- _DATA PROVIDED_
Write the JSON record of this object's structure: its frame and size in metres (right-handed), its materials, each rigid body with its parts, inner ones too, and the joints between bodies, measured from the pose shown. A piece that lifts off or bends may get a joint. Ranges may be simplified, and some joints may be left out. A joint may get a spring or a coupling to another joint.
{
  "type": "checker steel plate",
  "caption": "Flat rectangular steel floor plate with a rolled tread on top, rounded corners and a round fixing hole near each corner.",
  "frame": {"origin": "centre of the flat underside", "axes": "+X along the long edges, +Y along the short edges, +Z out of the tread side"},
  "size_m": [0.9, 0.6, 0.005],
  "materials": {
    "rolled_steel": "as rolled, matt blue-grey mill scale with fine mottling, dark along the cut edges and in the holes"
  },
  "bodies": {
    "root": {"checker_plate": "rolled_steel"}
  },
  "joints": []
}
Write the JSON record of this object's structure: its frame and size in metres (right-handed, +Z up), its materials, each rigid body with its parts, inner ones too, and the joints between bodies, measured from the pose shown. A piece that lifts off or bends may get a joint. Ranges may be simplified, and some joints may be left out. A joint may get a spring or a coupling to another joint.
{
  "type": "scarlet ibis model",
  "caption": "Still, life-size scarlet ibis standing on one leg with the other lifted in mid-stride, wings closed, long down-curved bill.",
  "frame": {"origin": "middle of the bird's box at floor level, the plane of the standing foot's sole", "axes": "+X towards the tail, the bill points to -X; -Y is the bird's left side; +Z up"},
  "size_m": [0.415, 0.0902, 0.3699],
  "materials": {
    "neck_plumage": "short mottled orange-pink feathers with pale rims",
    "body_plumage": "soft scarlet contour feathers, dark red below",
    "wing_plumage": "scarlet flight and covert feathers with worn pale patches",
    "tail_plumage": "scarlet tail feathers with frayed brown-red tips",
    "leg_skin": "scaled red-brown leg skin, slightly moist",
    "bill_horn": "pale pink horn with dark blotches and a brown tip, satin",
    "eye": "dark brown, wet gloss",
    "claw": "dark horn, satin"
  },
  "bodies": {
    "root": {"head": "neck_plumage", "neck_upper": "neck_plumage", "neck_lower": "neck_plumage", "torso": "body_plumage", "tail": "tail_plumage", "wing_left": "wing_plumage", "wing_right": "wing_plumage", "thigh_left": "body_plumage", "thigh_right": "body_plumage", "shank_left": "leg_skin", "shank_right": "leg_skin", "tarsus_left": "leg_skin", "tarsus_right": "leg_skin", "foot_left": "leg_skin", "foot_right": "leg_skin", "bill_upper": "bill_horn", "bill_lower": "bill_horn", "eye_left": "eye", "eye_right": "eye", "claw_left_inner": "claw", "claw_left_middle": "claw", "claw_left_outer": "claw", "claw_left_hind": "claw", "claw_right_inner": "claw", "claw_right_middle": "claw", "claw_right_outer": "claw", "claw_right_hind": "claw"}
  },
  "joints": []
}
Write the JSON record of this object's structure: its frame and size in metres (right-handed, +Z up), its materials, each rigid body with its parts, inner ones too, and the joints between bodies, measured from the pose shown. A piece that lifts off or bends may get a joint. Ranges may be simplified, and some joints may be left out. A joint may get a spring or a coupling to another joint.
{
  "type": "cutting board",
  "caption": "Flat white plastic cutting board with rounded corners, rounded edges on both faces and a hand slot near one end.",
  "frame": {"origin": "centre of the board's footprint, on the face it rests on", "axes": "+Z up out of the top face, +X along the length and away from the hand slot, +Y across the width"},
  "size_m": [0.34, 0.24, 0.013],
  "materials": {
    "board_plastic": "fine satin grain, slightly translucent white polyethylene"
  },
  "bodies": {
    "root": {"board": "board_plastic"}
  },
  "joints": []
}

- _STATED EXERCISE_
The listing above must be transcribed exactly, line by line.

- _REPLY_
Write the JSON record of this object's structure: its frame and size in metres (right-handed), its materials, each rigid body with its parts, inner ones too, and the joints between bodies, measured from the pose shown. A piece that lifts off or bends may get a joint. Ranges may be simplified, and some joints may be left out. A joint may get a spring or a coupling to another joint.
{
  "type": "checker steel plate",
  "caption": "Flat rectangular steel floor plate with a rolled tread on top, rounded corners and a round fixing hole near each corner.",
  "frame": {"origin": "centre of the flat underside", "axes": "+X along the long edges, +Y along the short edges, +Z out of the tread side"},
  "size_m": [0.9, 0.6, 0.005],
  "materials": {
    "rolled_steel": "as rolled, matt blue-grey mill scale with fine mottling, dark along the cut edges and in the holes"
  },
  "bodies": {
    "root": {"checker_plate": "rolled_steel"}
  },
  "joints": []
}
Write the JSON record of this object's structure: its frame and size in metres (right-handed, +Z up), its materials, each rigid body with its parts, inner ones too, and the joints between bodies, measured from the pose shown. A piece that lifts off or bends may get a joint. Ranges may be simplified, and some joints may be left out. A joint may get a spring or a coupling to another joint.
{
  "type": "scarlet ibis model",
  "caption": "Still, life-size scarlet ibis standing on one leg with the other lifted in mid-stride, wings closed, long down-curved bill.",
  "frame": {"origin": "middle of the bird's box at floor level, the plane of the standing foot's sole", "axes": "+X towards the tail, the bill points to -X; -Y is the bird's left side; +Z up"},
  "size_m": [0.415, 0.0902, 0.3699],
  "materials": {
    "neck_plumage": "short mottled orange-pink feathers with pale rims",
    "body_plumage": "soft scarlet contour feathers, dark red below",
    "wing_plumage": "scarlet flight and covert feathers with worn pale patches",
    "tail_plumage": "scarlet tail feathers with frayed brown-red tips",
    "leg_skin": "scaled red-brown leg skin, slightly moist",
    "bill_horn": "pale pink horn with dark blotches and a brown tip, satin",
    "eye": "dark brown, wet gloss",
    "claw": "dark horn, satin"
  },
  "bodies": {
    "root": {"head": "neck_plumage", "neck_upper": "neck_plumage", "neck_lower": "neck_plumage", "torso": "body_plumage", "tail": "tail_plumage", "wing_left": "wing_plumage", "wing_right": "wing_plumage", "thigh_left": "body_plumage", "thigh_right": "body_plumage", "shank_left": "leg_skin", "shank_right": "leg_skin", "tarsus_left": "leg_skin", "tarsus_right": "leg_skin", "foot_left": "leg_skin", "foot_right": "leg_skin", "bill_upper": "bill_horn", "bill_lower": "bill_horn", "eye_left": "eye", "eye_right": "eye", "claw_left_inner": "claw", "claw_left_middle": "claw", "claw_left_outer": "claw", "claw_left_hind": "claw", "claw_right_inner": "claw", "claw_right_middle": "claw", "claw_right_outer": "claw", "claw_right_hind": "claw"}
  },
  "joints": []
}
Write the JSON record of this object's structure: its frame and size in metres (right-handed, +Z up), its materials, each rigid body with its parts, inner ones too, and the joints between bodies, measured from the pose shown. A piece that lifts off or bends may get a joint. Ranges may be simplified, and some joints may be left out. A joint may get a spring or a coupling to another joint.
{
  "type": "cutting board",
  "caption": "Flat white plastic cutting board with rounded corners, rounded edges on both faces and a hand slot near one end.",
  "frame": {"origin": "centre of the board's footprint, on the face it rests on", "axes": "+Z up out of the top face, +X along the length and away from the hand slot, +Y across the width"},
  "size_m": [0.34, 0.24, 0.013],
  "materials": {
    "board_plastic": "fine satin grain, slightly translucent white polyethylene"
  },
  "bodies": {
    "root": {"board": "board_plastic"}
  },
  "joints": []
}